The Art of Animation

Even with such significant, recent advancement in animation, many will still refuse to place it equal next to live-action. To many it is still viewed as lesser, or believe it to be cartoon-ish, neglecting the fact that animation is of course its own medium: a well-crafted art that encompasses many different forms of entertainment. Much like live-action, there is no limit to its number of genres – in fact, animation, with proper creative design, can allow for more freedom and inspiration than its realistic counterpart.

Animation has the ability to use imaginative decisions to personify the genre it reflects. In 2017 and 2018, two Van Gogh-based movies, animated Loving Vincent and At Eternity’s Gate were released respectively, both closely reflecting the artistic style of Van Goth. However, Loving Vincent is able to achieve much more, due to its computer support. It is a fully animated, painted movie, which replicates oil-on-canvas via paint-on-glass animation. It has strong elements of real-life drawings – and easily represents the artistic genre closer to that of any live-action equivalent. Expanding upon this in showing animation’s improvement of genre through animation would be Into the Spider-Verse. There is (or certainly in my opinion) an abundance of superhero movies – but none that are able to portray the hero as well as this one. Miles, the inexperienced protagonist, is animated at 12 frames per second (fps), next to the experienced Peter, animated at 24 fps – to fully show the depth of character action and maturity. Other comic-book adaptations may very well represent the characters and genre perfectly, but all are unable to demonstrate the stunning approach of truly bringing the pages to life. This method of utilising changing frame rates would only look messy or confused when implemented together in a live-action equivalent.

Upon taking this article, I went back and watched Treasure Planet – and I was genuinely shocked by the subtle beauty of its animation. What lifts this movie from almost every other adventure movie is its creative blend of 2d and 3d animation. Being released during the shift from 2d to 3d within film, this movie utilises both forms in introducing scenes like a 3d flying pirate ship emerging out of a 2d book page. Perhaps not Avatar, but for a 20 year-old short movie on a much smaller budget, it really shows animation’s potential.

Furthermore, we have stop-motion animation – like Coraline, and Corpse Bride – which includes moving real objects in photographed fast succession to mimic real movement. In addition to animation forms, animation provides a higher level of consistency: The Simpsons, for example, would have needed constant recasts to keep the same ages throughout, but animation allows for this to go on indefinitely.
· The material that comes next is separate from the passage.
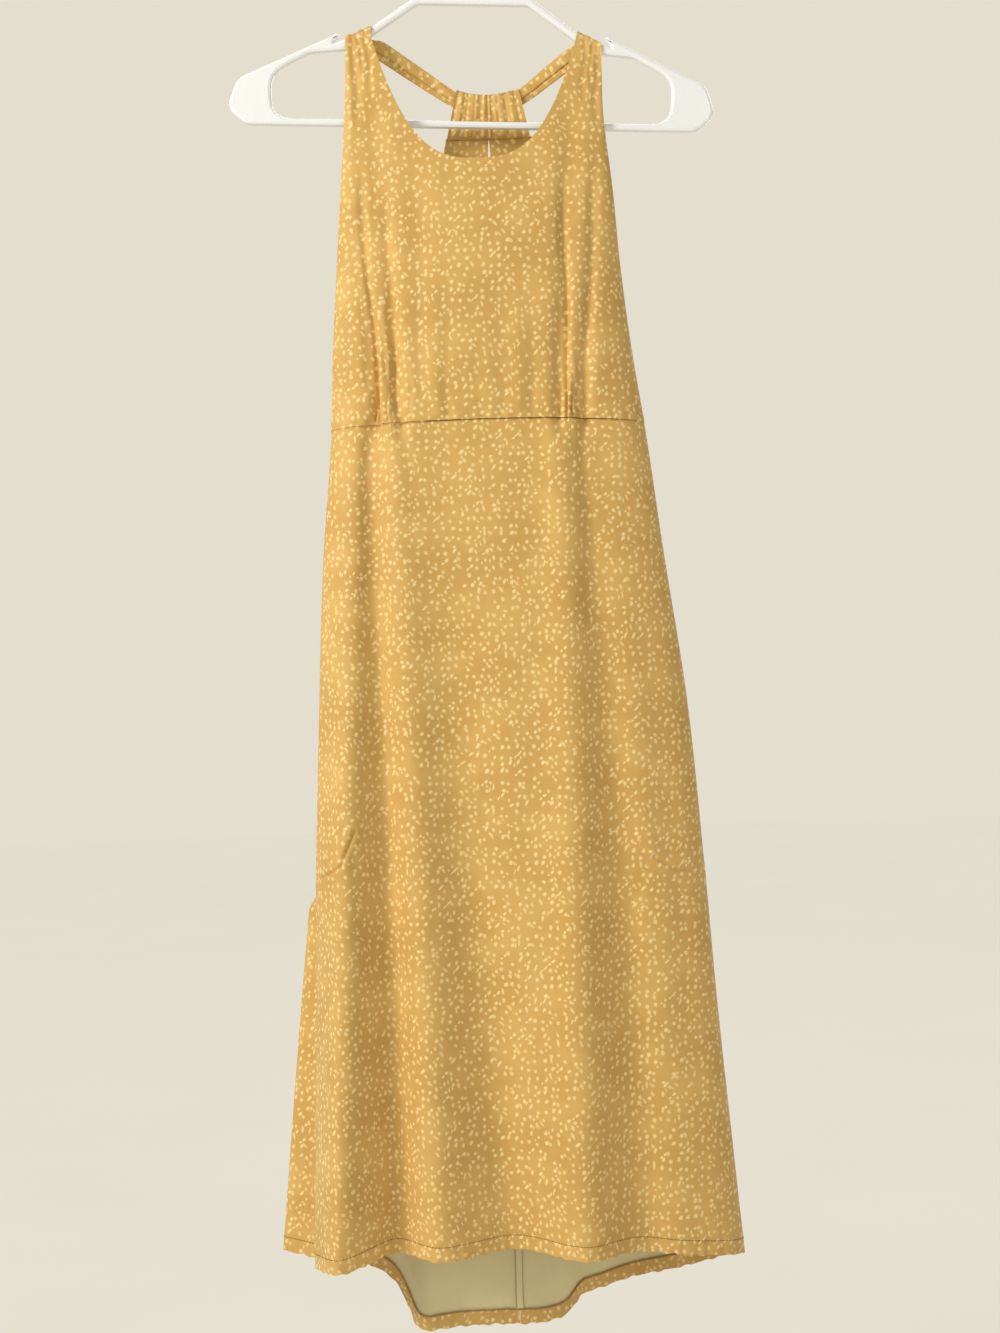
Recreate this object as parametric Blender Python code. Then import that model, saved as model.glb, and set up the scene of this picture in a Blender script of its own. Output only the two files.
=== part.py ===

Unlike live action, the depth of what animation can do is extremely flexible. Sure, we have epics like Jurassic Park and Matrix – but these movies are almost all dependent on CGI: computer generated-imagery – a very mainstream technique used in film that is also a form of animation. Whereas lots of film may stand out thanks to its realism – this tends to work because of background animation. Star Wars would never work without any animated interference – yet an animated version could exist without live-action (let’s not talk about the Christmas special). I mean, how thankful would we be if 2019 Cats was animated, not CGI?

Yet people still aren’t as interested in fully animated series. I asked many people when writing this if they would still be interested in Game of Thrones if it was animated instead (upgrade the battles, more dragon and white walker scenes, a larger cast similar to that of its original material), and no one was interested. To many, it’s just not as exciting: viewed as cartoon-ish, or silly. Of course animation is not everyone’s preferred medium (obviously I understand this), but to immediately discount it due to its sometimes lessened realism only leaves you missing out on fantastic TV. 

But lastly, while animation is often viewed as ‘childish’, and whereas this only serves to restrict a whole section of TV – this doesn’t always need to be a bad thing. Younger audiences tend to be interested in animation: it can be visually stunning, and helps many escape from realism. At a much younger age, I much preferred Toy Story and Studio Ghibli classics. It was visually superior, and inspired my imagination. Whereas animation appeals to younger audiences (in saying that, I’ve only ever seen Facebook Moms share Minion memes) – the medium is beyond that of solely having a cartoon-ish look – for typically these movies will hold messages that propel many through their lives. A fantastic modern example of this would be Puss in Boots: The Last Wish. On the surface: a movie that is essentially about the cute cat from Shrek (based on the popular Italian fairy tale) trying to restore his nine lives; but is truly a story about our own mortality, and how we confront the inevitable. While the animated appeal is what draws many younger audiences to the movie, it is the message here that shapes their approach to life.

I’ve never had a problem with someone preferring live-action over animation. Personal preferences exist; and not only does live-action have a realistic feel that many can connect to, but sometimes it just looks cool seeing the real-life come to life (especially in 3d). This, however, is not an excuse to completely deprive yourself of a spectacular art of entertainment: a craft that can easily shock the audience as much as the latest Tom Cruise movie, or look more appealing than a blockbuster on the same budget.